Por Víctor Corcoba Herrero
Nada se entiende sin amor, será el modo de abrazar la paz y de resplandecer armónicamente de manera auténtica, cuestión más que requerida en estos tiempos de confusión y simulación permanente. Parece que nos hubiésemos globalizado para martirizarnos entre sí, en lugar de hermanarnos, de engrandecernos como familia y generar moradas con un símbolo de esperanza. Necesitamos acrecentar nuestra propia continuidad como linaje, reconstruyéndonos juntos en la edificación de un mundo mejor que pueda ofrecer el porvenir que deseamos. Hoy en día, la urgencia de que todos los países se unan, para cumplir la promesa de las Naciones Unidas, nunca ha sido mayor.
Está visto que tenemos que modificar nuestra forma de vida, de vivir y de relacionarnos, con abecedarios más comprensivos y con honestas actitudes que van más allá de las barreras geográficas territoriales, del lugar donde se habite o se haya nacido, o de nuestros propios intereses económicos y políticos, que suelen aplicar la consigna del “divide y dominarás”. ¡La confusión es tan grande como la falsedad sembrada! Todo se cuestiona, pero a favor del poder y de sus privilegiados. No hay un auténtico proyecto de amor colectivo; y, así, la sociedad se retrotrae, reduciéndose a la prepotencia del más fuerte en un estado salvaje.

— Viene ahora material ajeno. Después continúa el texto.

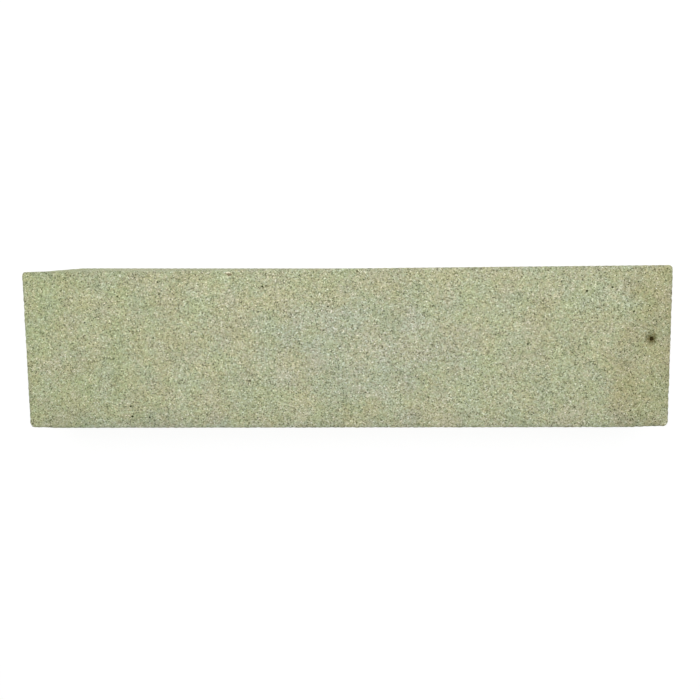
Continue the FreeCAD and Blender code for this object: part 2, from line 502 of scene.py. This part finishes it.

# Wide colour zones: middle, reach along X, Y and Z, and tint. The two ends are the rock's own colour; the
# first zone is a painted sheen and the last is painted shade
ROCK_AND_LIGHT_ZONES = [
    ((3 * MM, 0, 20 * MM), (38 * MM, 17 * MM, 40 * MM), (0.985, 0.995, 1.09)),        # painted sheen: whiter, bluer middle where the softbox's broad reflection falls
    ((108 * MM, -3 * MM, 12 * MM), (27 * MM, 60 * MM, 60 * MM), (0.91, 0.88, 0.8)),    # iron-stained
    ((-108 * MM, 4 * MM, 12 * MM), (42 * MM, 50 * MM, 60 * MM), (0.945, 0.98, 0.9)),   # greener end
    ((0, -29 * MM, 25 * MM), (220 * MM, 9 * MM, 20 * MM), (0.88, 0.885, 0.93)),        # painted shade: darker towards −Y, away from the key light
]


def sandstone():
    """Fine sandstone: close-packed grains of quartz, feldspar and green-grey rock in a thin cement."""
    shader = Shader("sandstone")
    bent = shader.bent(0.2 * MM, 0.35 * MM)
    grains = shader.cells(GRAIN, bent)
    gaps = shader.cells(GRAIN, bent, "DISTANCE_TO_EDGE")["Distance"]
    kinds = shader.add("ShaderNodeSeparateColor", {"Color": grains["Color"]}).outputs
    colour = shader.ramp(kinds[0], [
        (0.0, (0.05, 0.052, 0.02)), (0.05, (0.17, 0.178, 0.09)), (0.22, (0.36, 0.373, 0.224)),
        (0.6, (0.495, 0.512, 0.324)), (0.92, (0.63, 0.648, 0.432)), (1.0, (0.86, 0.87, 0.68)),
    ])
    colour = shader.mix(shader.range(gaps, 0.0, 0.12, 0.5, 0.0), colour, (0.25, 0.26, 0.15))

    speckle = shader.range(shader.noise(0.12 * MM, 2.0), 0.3, 0.7, 0.88, 1.12)
    clusters = shader.range(shader.noise(1.3 * MM, 2.0), 0.3, 0.7, 0.96, 1.04)
    mottle = shader.range(shader.noise(11 * MM, 3.0), 0.3, 0.7, 0.965, 1.035)
    shade = shader.math("MULTIPLY", shader.math("MULTIPLY", speckle, clusters), mottle)
    colour = shader.mix(1.0, colour, shade, "MULTIPLY")

    warmth = shader.math("ADD", shader.noise(1.2 * MM, 2.0), shader.noise(9 * MM, 3.0))
    colour = shader.mix(1.0, colour, shader.ramp(shader.range(warmth, 0.75, 1.25, 0.0, 1.0), [
        (0.0, (0.95, 1.01, 1.0)), (1.0, (1.05, 0.99, 1.0)),
    ]), "MULTIPLY")
    blueness = shader.math("ADD", shader.noise(0.8 * MM, 2.0), shader.noise(6 * MM, 3.0))
    colour = shader.mix(1.0, colour, shader.ramp(shader.range(blueness, 0.75, 1.25, 0.0, 1.0), [
        (0.0, (1.003, 1.003, 0.93)), (1.0, (0.997, 0.997, 1.07)),
    ]), "MULTIPLY")
    wobble = shader.range(shader.noise(16 * MM, 4.0), 0.0, 1.0, -0.8, 0.8)
    # Tints of the zones: the rock's own colour at both ends, painted sheen in the middle, painted shade
    # along the −Y edge
    for middle, reach, tint in ROCK_AND_LIGHT_ZONES:
        colour = shader.mix(shader.zone(middle, reach, wobble), colour,
                            shader.mix(1.0, colour, tint, "MULTIPLY"))

    nodule_low, nodule_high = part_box("iron_nodule")
    wander = shader.range(shader.noise(0.8 * MM), 0.0, 1.0, -0.9 * MM, 0.9 * MM)
    away = shader.vector("DISTANCE", shader.place, (nodule_low + nodule_high) / 2)
    rust = shader.range(shader.math("ADD", away, wander), 0.6 * MM, 2.6 * MM, 0.95, 0.0)
    colour = shader.mix(rust, colour, shader.mix(1.0, colour, (0.3, 0.26, 0.15), "MULTIPLY"))

    # Painted shade along the rims: darker and slightly bluer near every edge, in patches
    rim = shader.add("ShaderNodeAttribute", attribute_name="rim").outputs["Fac"]
    rim_shade_mask = shader.math("MULTIPLY", rim, shader.range(shader.noise(2.2 * MM), 0.3, 0.6, 0.25, 1.0))
    colour = shader.mix(rim_shade_mask, colour, shader.mix(1.0, colour, (0.9, 0.905, 0.94), "MULTIPLY"))

    normal = shader.bump(shader.range(gaps, 0.0, 0.25, 0.0, 1.0), 0.05 * MM, 0.6)
    normal = shader.bump(shader.noise(0.1 * MM, 2.0), 0.03 * MM, 0.5, normal)
    roughness = shader.range(kinds[0], 0.8, 1.0, 0.92, 0.6)
    return shader.finish(Base_Color=colour, Roughness=roughness, Normal=normal, Specular_IOR_Level=0.3)


def iron_oxide():
    """Dark nodule: near black inside, rust brown where it thins out."""
    shader = Shader("iron_oxide")
    colour = shader.ramp(shader.noise(0.35 * MM, 3.0), [
        (0.35, (0.008, 0.005, 0.0005)), (0.55, (0.026, 0.018, 0.002)), (0.75, (0.09, 0.065, 0.014)),
    ])
    normal = shader.bump(shader.noise(0.12 * MM, 2.0), 0.04 * MM, 0.7)
    return shader.finish(Base_Color=colour, Normal=normal, Roughness=0.85, Specular_IOR_Level=0.15)


def ochre():
    """Flake of ochre: brown, with painted shade darkening it towards −Y and a painted highlight, a cream
    lip, along its +Y edge.
    """
    shader = Shader("ochre")
    low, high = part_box("ochre_flake")
    across = shader.add("ShaderNodeSeparateXYZ", {"Vector": shader.place}).outputs["Y"]
    wander = shader.range(shader.noise(0.3 * MM), 0.0, 1.0, -0.2 * MM, 0.2 * MM)
    edge = shader.range(shader.math("ADD", across, wander), low.y, high.y, 0.0, 1.0)
    # painted shade towards −Y, painted highlight on the +Y lip
    colour = shader.ramp(edge, [
        (0.3, (0.2, 0.17, 0.09)), (0.68, (0.3, 0.26, 0.15)), (0.9, (0.85, 0.82, 0.62)),
    ])
    normal = shader.bump(shader.noise(0.15 * MM, 2.0), 0.03 * MM, 0.6)
    return shader.finish(Base_Color=colour, Normal=normal, Roughness=0.8)


def dark_mineral():
    """Heavy-mineral grains: green-black and dull."""
    shader = Shader("dark_mineral")
    colour = shader.ramp(shader.noise(0.3 * MM, 2.0), [
        (0.35, (0.006, 0.008, 0.0)), (0.65, (0.03, 0.034, 0.003)),
    ])
    normal = shader.bump(shader.noise(0.12 * MM, 1.0), 0.03 * MM, 0.5)
    return shader.finish(Base_Color=colour, Normal=normal, Roughness=0.8, Specular_IOR_Level=0.05)


def quartz():
    """Bright quartz grains: milky, with a faint yellow stain."""
    shader = Shader("quartz")
    colour = shader.ramp(shader.noise(0.3 * MM, 2.0), [
        (0.35, (0.62, 0.65, 0.47)), (0.65, (0.85, 0.87, 0.7)),
    ])
    normal = shader.bump(shader.noise(0.15 * MM, 1.0), 0.03 * MM, 0.5)
    return shader.finish(Base_Color=colour, Normal=normal, Roughness=0.35)


# ---------------------------------------------------------------- pieces

def piece(name, mesh, material, node):
    """Puts a mesh in the scene in place of a CAD node."""
    shape = bpy.data.objects.new(name, mesh)
    bpy.context.scene.collection.objects.link(shape)
    mesh.materials.append(material)
    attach(shape, "root")
    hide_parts(node)


piece("whetstone_body", stone_mesh(), sandstone(), "stone_block")
piece("rust_nodule", mineral_mesh("iron_nodule", 0.08, 4), iron_oxide(), "iron_nodule")
piece("ochre_chip", mineral_mesh("ochre_flake", 0.06, 4), ochre(), "ochre_flake")
piece("dark_specks", mineral_mesh("dark_grains", 0.06, 3), dark_mineral(), "dark_grains")
piece("quartz_specks", mineral_mesh("quartz_grains", 0.06, 3), quartz(), "quartz_grains")


# ---------------------------------------------------------------- stage, light and camera

SWEEP_SIZE = 3.0                        # half of the sweep's width
SWEEP_CELLS = 48
SWEEP_FLAT = 0.7                        # radius of its flat middle
SWEEP_BEND = 6.0                        # the larger, the lower its edges rise
GLOW_REACH = (0.25, 1.3)                # where its glow starts to fade, and where it has faded
GLOW_STRENGTH = (0.89, 0.65)            # before and after it fades


def floor():
    """White sweep, flat, then curved up all round. Its glow is painted light, strongest near the middle,
    that fills in the stone's shadow on it.
    """
    bm = bmesh.new()
    bmesh.ops.create_grid(bm, x_segments=SWEEP_CELLS, y_segments=SWEEP_CELLS, size=SWEEP_SIZE)
    for vertex in bm.verts:
        beyond = max(vertex.co.length - SWEEP_FLAT, 0)
        vertex.co.z = beyond ** 2 / SWEEP_BEND
    for face in bm.faces:
        face.smooth = True
    mesh = bpy.data.meshes.new("floor")
    bm.to_mesh(mesh)
    bm.free()
    table = bpy.data.objects.new("floor", mesh)
    bpy.context.scene.collection.objects.link(table)
    shader = Shader("floor")
    away = shader.vector("LENGTH", shader.place, (0, 0, 0))
    mesh.materials.append(shader.finish(
        Base_Color=(0.15, 0.15, 0.15, 1), Roughness=0.9, Emission_Color=(1, 1, 1, 1),
        Emission_Strength=shader.range(away, *GLOW_REACH, *GLOW_STRENGTH)))


def softbox(name, place, aim, size, power):
    light = bpy.data.lights.new(name, "AREA")
    light.shape = "RECTANGLE"
    light.size, light.size_y = size
    light.energy = power
    lamp = bpy.data.objects.new(name, light)
    bpy.context.scene.collection.objects.link(lamp)
    lamp.location = place
    lamp.rotation_euler = (Vector(aim) - Vector(place)).to_track_quat("-Z", "Y").to_euler()


def world(strength):
    sky = bpy.data.worlds.new("studio")
    sky.use_nodes = True
    background = sky.node_tree.nodes["Background"]
    background.inputs["Color"].default_value = (1, 1, 1, 1)
    background.inputs["Strength"].default_value = strength
    bpy.context.scene.world = sky


floor()
world(strength=0.25)
softbox("key", place=(0.005, 0.1, 0.3), aim=(0, 0, 0.02), size=(0.5, 0.25), power=1.08)
bpy.context.scene.view_settings.view_transform = "Standard"

camera = bpy.data.objects.new("camera", bpy.data.cameras.new("camera"))
bpy.context.scene.collection.objects.link(camera)
camera.location = CAMERA_PLACE
camera.rotation_euler = [math.radians(angle) for angle in CAMERA_TURN]
camera.data.lens = CAMERA_LENS
camera.data.clip_start = 0.01
bpy.context.scene.camera = camera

El amor de amar amor, debe espigar de nuevo en todos los órganos. ¡Dejemos de ser piedras en camino! Cuidar lo que nos rodea y acompaña es vigilarnos a nosotros mismos. Estimar la cultura del querer a pecho descubierto concurre en despojarse de uno mismo y en retener los vínculos de estirpe. La humanidad tiene su sustento en el calor de la ternura y sus pasos en la efusión del lazo de los diversos latidos, que se afanan y desvelan en hacer hogar y en rehacerse con la quietud de una mirada que acaricia y no envenena. Hay que descontaminarse. Quizás nos sea saludable, dejar de violar los derechos humanos, que han de ser iguales para todos.

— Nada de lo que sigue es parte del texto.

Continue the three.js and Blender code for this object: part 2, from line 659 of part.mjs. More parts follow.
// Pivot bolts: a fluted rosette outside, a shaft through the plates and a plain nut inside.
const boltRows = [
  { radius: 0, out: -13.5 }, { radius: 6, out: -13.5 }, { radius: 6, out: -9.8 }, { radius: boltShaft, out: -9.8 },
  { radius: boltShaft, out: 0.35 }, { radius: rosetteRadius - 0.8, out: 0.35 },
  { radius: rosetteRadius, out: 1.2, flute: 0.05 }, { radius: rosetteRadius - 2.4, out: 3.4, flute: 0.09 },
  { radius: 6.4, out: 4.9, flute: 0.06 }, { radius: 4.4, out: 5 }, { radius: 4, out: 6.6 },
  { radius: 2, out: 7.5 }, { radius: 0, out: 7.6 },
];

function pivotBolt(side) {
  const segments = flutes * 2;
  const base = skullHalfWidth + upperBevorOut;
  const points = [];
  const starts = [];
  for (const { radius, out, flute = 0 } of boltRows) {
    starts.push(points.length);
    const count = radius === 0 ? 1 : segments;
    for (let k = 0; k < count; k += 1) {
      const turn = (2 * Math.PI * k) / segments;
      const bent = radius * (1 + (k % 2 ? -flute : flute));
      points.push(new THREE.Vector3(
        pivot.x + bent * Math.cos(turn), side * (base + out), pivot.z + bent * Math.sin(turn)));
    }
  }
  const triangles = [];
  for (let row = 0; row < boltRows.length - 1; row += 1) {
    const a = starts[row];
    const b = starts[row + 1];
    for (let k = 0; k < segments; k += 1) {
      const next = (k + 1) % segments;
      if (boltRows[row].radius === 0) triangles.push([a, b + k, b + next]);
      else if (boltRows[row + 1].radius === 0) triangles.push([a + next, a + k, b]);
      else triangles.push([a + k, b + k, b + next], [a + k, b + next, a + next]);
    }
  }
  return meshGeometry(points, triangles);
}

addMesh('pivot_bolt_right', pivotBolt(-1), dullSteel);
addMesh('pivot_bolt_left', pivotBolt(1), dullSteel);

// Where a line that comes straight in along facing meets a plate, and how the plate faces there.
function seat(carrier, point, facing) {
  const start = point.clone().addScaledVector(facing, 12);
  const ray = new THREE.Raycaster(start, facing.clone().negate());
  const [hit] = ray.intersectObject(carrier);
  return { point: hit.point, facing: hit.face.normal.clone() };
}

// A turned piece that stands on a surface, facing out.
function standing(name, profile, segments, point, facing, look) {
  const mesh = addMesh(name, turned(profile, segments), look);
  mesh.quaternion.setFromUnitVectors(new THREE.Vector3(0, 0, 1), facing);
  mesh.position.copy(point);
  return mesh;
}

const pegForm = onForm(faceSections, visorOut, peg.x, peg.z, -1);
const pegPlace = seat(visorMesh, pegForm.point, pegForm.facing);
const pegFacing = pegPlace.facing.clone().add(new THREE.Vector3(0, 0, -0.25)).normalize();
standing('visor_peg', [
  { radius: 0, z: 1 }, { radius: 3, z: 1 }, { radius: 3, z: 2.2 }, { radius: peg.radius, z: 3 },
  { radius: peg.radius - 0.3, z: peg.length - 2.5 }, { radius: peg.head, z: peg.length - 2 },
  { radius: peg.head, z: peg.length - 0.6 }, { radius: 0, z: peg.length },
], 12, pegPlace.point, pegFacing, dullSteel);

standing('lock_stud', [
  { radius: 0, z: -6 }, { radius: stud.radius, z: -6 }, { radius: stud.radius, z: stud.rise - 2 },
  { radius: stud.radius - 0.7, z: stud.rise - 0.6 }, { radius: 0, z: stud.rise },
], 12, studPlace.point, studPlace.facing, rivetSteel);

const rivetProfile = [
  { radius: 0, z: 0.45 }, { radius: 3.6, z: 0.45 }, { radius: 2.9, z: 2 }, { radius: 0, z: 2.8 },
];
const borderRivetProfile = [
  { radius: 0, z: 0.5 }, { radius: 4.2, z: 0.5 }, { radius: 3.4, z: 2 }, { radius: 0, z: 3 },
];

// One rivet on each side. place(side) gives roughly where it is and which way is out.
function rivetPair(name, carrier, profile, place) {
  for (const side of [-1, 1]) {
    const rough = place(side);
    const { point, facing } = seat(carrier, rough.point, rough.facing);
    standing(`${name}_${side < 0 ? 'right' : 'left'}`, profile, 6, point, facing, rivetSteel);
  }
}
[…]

Nuestro memorándum común está ahí, innato en nosotros, llamándonos a ese soplo cooperante y de concordia, a través de un multilateralismo inclusivo, interconectado y eficaz, para responder mejor y ofrecer resultados esperanzadores a las personas y al planeta. Ciertamente el futuro es nuestro y todo se cura con el impulso del amor y con el ejercicio de amar. Bajo este hálito tenemos que movernos, acudir a reencontrarnos para subsanar las deficiencias de la gobernanza global, reafirmándonos en sentar las bases de una cooperación mundial, nutridos por lenguajes del alma y colmados por la verdad de sus obras. ¡Fuera engaños!

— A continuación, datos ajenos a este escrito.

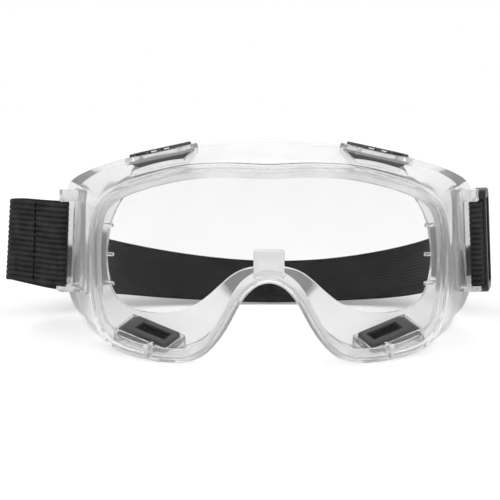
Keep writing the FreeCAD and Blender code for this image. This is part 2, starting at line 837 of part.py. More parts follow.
THREAD_LIFT = STRAP_T / 2 + STITCH[1] / 2 + 0.05
nodes.append(stitch_row("loop_stitching", LEFT_END, SEAM, SEWN_OFFSET + THREAD_LIFT))
nodes.append(stitch_row("tail_stitching", RIGHT_END, RUN_LENGTH - HEM, -BEND_R - THREAD_LIFT))


# Slider: a rectangular loop with end bars outside the strap and a middle bar between its two layers.
SLIDER_REST = 14.5
SLIDER_CORNER = 5
SLIDER_EDGE = 1.0
SLIDER_PLAY = 0.5
ROOF_PLAY = 0.3
CENTRE_BAR_HALF = 1.8
BAR_INSET = 1
CUT_PAST = 1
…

De entrada, tenemos que comenzar por activar los horizontes comunes, porque en toda contienda lo que aparece en ruina es el mismo proyecto de comunión fraterna, inscrito en las entrañas existenciales de la vida y en la vocación del tronco humano, lo que nos exige otra pedagogía más de amor que de armas. Nos toca cimentar fusionados la ecuanimidad y el sueño de la conciliación. No podemos distanciarnos, ni excluirnos, de cultivar el poema perfecto de la creación, que es de todos y de nadie en particular. Jamás puede haber cisma entre el ciudadano y la comunidad ciudadana. Por sí mismo, mal que nos pese, nada somos. ¡En el amor está el agua que lo clarifica!
Vuelva a nosotros, pues, esa atmósfera que diariamente a todos nos alienta y alimenta. ¡Andamos presos de la mentira! Es nuestra responsabilidad cultivar otros lenguajes más del espíritu que del cuerpo. La Carta de las Naciones Unidas, que entró en vigor hace ya muchos años, nos marca el camino para curar las parcelaciones, reparar las relaciones y caminar como poetas en guardia, sorprendidos por la mística pictórica que nos enlaza entre sí. No destruyamos las raíces que nos enraízan con el edén, extendamos los brazos para abrazarnos y no dejar a nadie atrás. Unidas las naciones como Naciones Unidas, el porvenir se llena de ilusión. ¡Practiquemos el corazón!